Kabuki syndrome (KS) is a rare genetic disorder first identified and described in 1981 by two Japanese groups, led separately by scientists Norio Niikawa and Yoshikazu Kuroki. Dr. Niikawa named the condition Kabuki make-up syndrome (KMS)  due to similarities he noted between his patients’ facial features and the make-up used by dancers in Kabuki, a form of traditional Japanese theater. 

Kabuki syndrome has been referred to as KMS, Niikawa-Kuroki syndrome, and Kabuki syndrome through the last three decades. As more researchers have become involved, the shortest name has become the most used: Kabuki syndrome. In order to maintain continuity and hard-earned rare disease recognition, we continue to use this name today while acknowledging its historical foundations. Given the relative recency of identification, there is still much to learn about the syndrome.


Scientists do know that Kabuki syndrome is considered to be a Mendelian Disorder of the Epigenetic Machinery. In layman's terms, this refers to the biological mechanisms that are responsible for how genes are expressed or turned "on" or "off" (i.e. our genes are responsible for determining the specific structure and function of individual cells in our body, or what "job" they are supposed to do).  When there is a disruption in how certain genes are expressed, it can have widespread epigenetic consequences, meaning, that there may be abnormal cell development leading to adverse health effects or physical characteristics.


To date, two genes have been identified where mutations can occur that cause Kabuki syndrome.  The KMT2D (formerly MLL2) gene mutation is thought to be responsible for approximately 75% of cases while mutations of the KDM6A gene have been discovered in 9% of individuals who tested negative for KMT2D gene mutation.  In most cases, there is not a history of the syndrome in a family.  Targeted genetic testing is available for both known genes.  It is expected that there are other gene mutations that may cause Kabuki syndrome that have yet to be identified.  


There is currently no cure for Kabuki syndrome, so medical management of the syndrome has thus far focused on treating symptoms and phenotypic manifestations.

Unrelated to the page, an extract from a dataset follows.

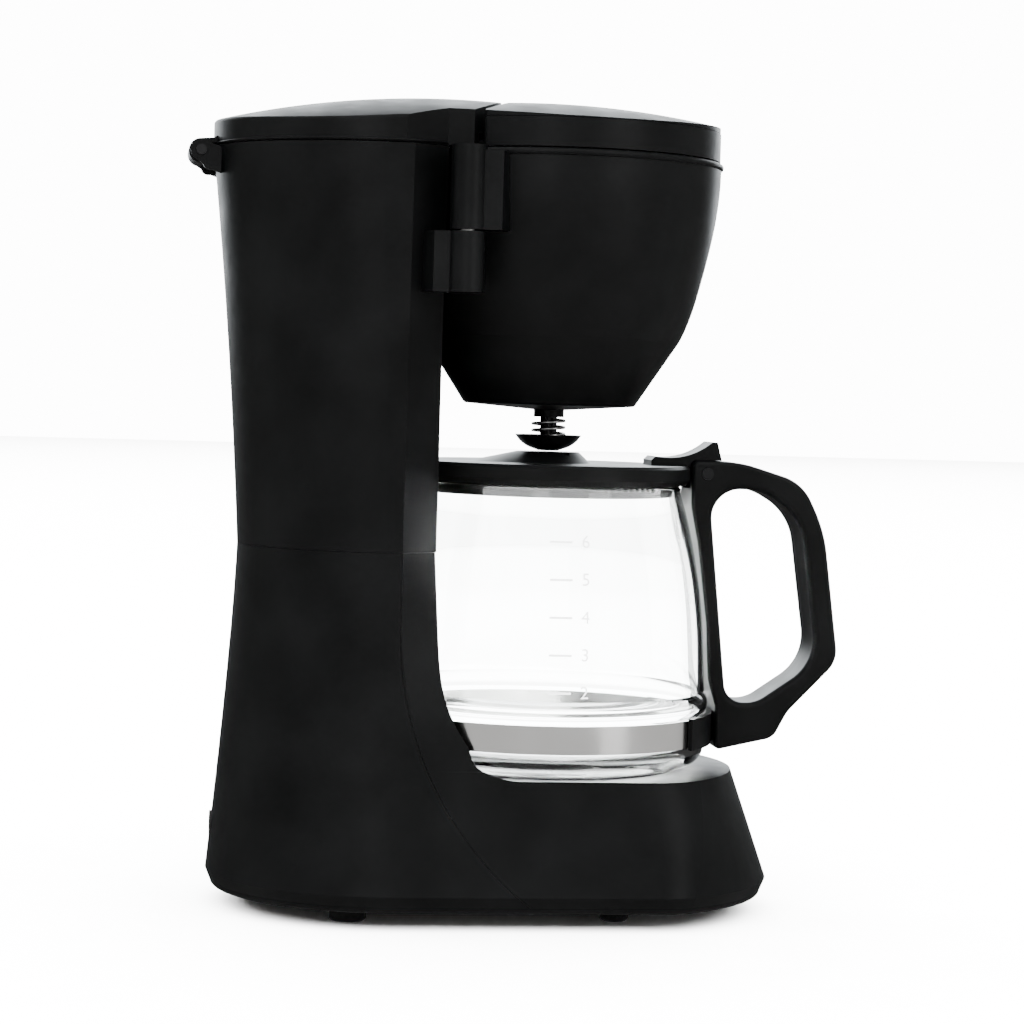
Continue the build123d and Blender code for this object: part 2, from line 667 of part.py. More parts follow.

Young boy with Kabuki Syndrome

Characteristics of Kabuki Syndrome

There are many signs and symptoms which can occur in individuals with Kabuki syndrome, though not all are seen in every person:

  • Intellectual disability

  • Seizures

  • Cardiac abnormalities

  • Urogenital and kidney problems

  • Immune deficiencies

  • Anxiety

  • Skeletal abnormalities, growth deficiency and joint hyper-mobility

  • Diminished muscle tone

  • Feeding difficulties & gastrointestinal abnormalities

  • Dental abnormalities

  • Cleft lip and palate

  • Speech delays

  • Ear infections and hearing loss

  • Dysmorphic facial features (e.g., arched, interrupted eyebrows, misaligned eyes, long opening between eyelids, broad nose with depressed nasal tip)

  • Large and low-set ears

Who is affected?

Kabuki syndrome affects males and females in equal numbers. Although the disorder was first reported in Japan, Kabuki syndrome has since been reported in a wide variety of different ethnic groups. The incidence of Kabuki syndrome is unknown, but has been estimated to be at least one in 32,000 births in the general population. Kabuki syndrome has historically been difficult to diagnose, especially with little awareness among medical professionals. With increased availability of genetic testing it is expected that many more cases will be identified and properly diagnosed (some estimate it may be closer to one in 10,000 births).